Hmm, okay maybe that last one was a touch superfluous, but you can't blame developer Visceral Games for making sure we understood the concept: every game you'd played up to that point was all about scoring the headshot. The enemy design beautifully reflects this limb-centric approach too, with all the creatures having gangly limbs or long, probing tendrils that are ripe for the severing.
Dead Space certainly wears its influences on its sleeve. It's far from subtle about where it draws its inspiration from, be it the dark, industrial corridors of Alien, or the grotesque body horror of The Thing. But, originality aside, those influences are very scary ones, so it stands to reason that a game which bolts them all together is going to be an exponentially frightening experience — and Dead Space definitely doesn't disappoint.
Resident Evil 7 VR is a terror in all directions
Played on a television, with other people, in a well lit room, Resident Evil 7 is still utterly terrifying. But alone, shrouded in virtual reality — the closest thing to being in the Baker mansion yourself — it's another world of fear.
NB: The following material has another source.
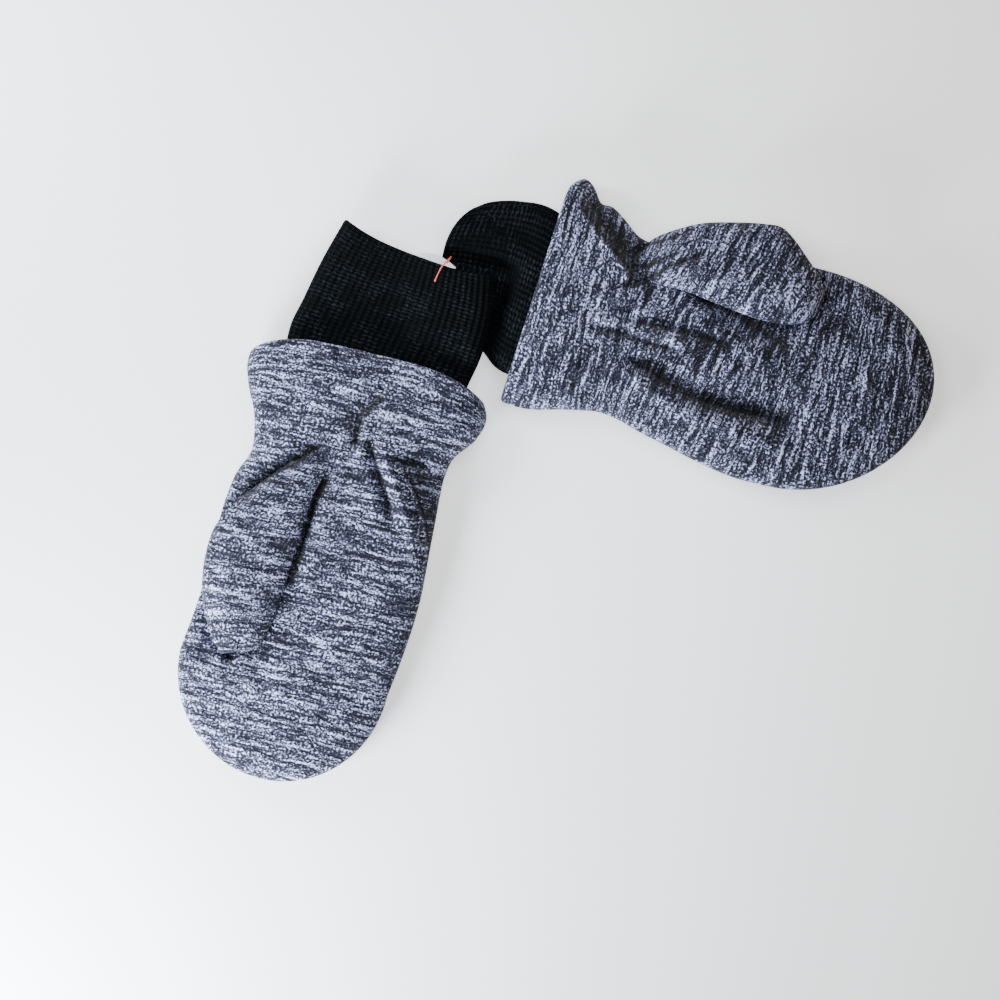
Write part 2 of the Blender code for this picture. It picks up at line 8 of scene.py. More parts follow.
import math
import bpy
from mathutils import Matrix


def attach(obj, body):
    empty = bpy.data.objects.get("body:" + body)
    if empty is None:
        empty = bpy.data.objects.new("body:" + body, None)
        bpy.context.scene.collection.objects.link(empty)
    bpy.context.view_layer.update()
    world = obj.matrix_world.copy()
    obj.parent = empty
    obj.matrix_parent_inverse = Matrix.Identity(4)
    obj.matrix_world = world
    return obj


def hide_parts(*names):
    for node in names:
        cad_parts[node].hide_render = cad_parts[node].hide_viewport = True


bl_info = {
    "name": "Laid Baby Mittens",
    "version": (1, 0, 0),
    "blender": (4, 5, 0),
    "location": "View3D > Sidebar > Mittens",
    "description": "Builds a pair of fleece mittens with knit cuffs, laid palm up",
    "category": "Object",
}

from collections import namedtuple
from types import SimpleNamespace

import bpy
import numpy as np
from bpy.props import FloatProperty, FloatVectorProperty, IntProperty, PointerProperty

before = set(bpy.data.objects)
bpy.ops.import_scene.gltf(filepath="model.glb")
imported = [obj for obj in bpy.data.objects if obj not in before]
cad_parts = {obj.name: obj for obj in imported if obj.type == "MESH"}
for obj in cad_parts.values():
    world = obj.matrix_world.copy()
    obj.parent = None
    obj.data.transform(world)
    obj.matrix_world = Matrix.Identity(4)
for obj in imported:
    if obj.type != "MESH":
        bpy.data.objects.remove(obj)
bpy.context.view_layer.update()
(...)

The claustrophobia becomes real, the enemies are as tall as you are, and because the screen is strapped to your face, it's literally impossible to look away.
The fear in VR can be ramped up in the simplest of ways, such as the modest act of peeking around corners becoming the real physical motion of your head, making the tension of seeing what's around the corner as authentic as the movement itself. And when what's around the corner happens to be a seven foot tall monstrosity with an entire face made out of teeth, lurching towards you through a pitch black basement, then the next 'very real' movement you'll probably be making is taking the headset off.
And so we return to where we started, with Shinji Mikami. The man responsible for creating this series, the man who thinks chainsaws are neat. He parted ways with Capcom in 2006 after creative differences over the release of the groundbreaking Resident Evil 4, but now he's played number seven and he thinks it was "beautifully crafted," which may well be enough to lure him back to make number eight. Better get a good night's sleep while you can.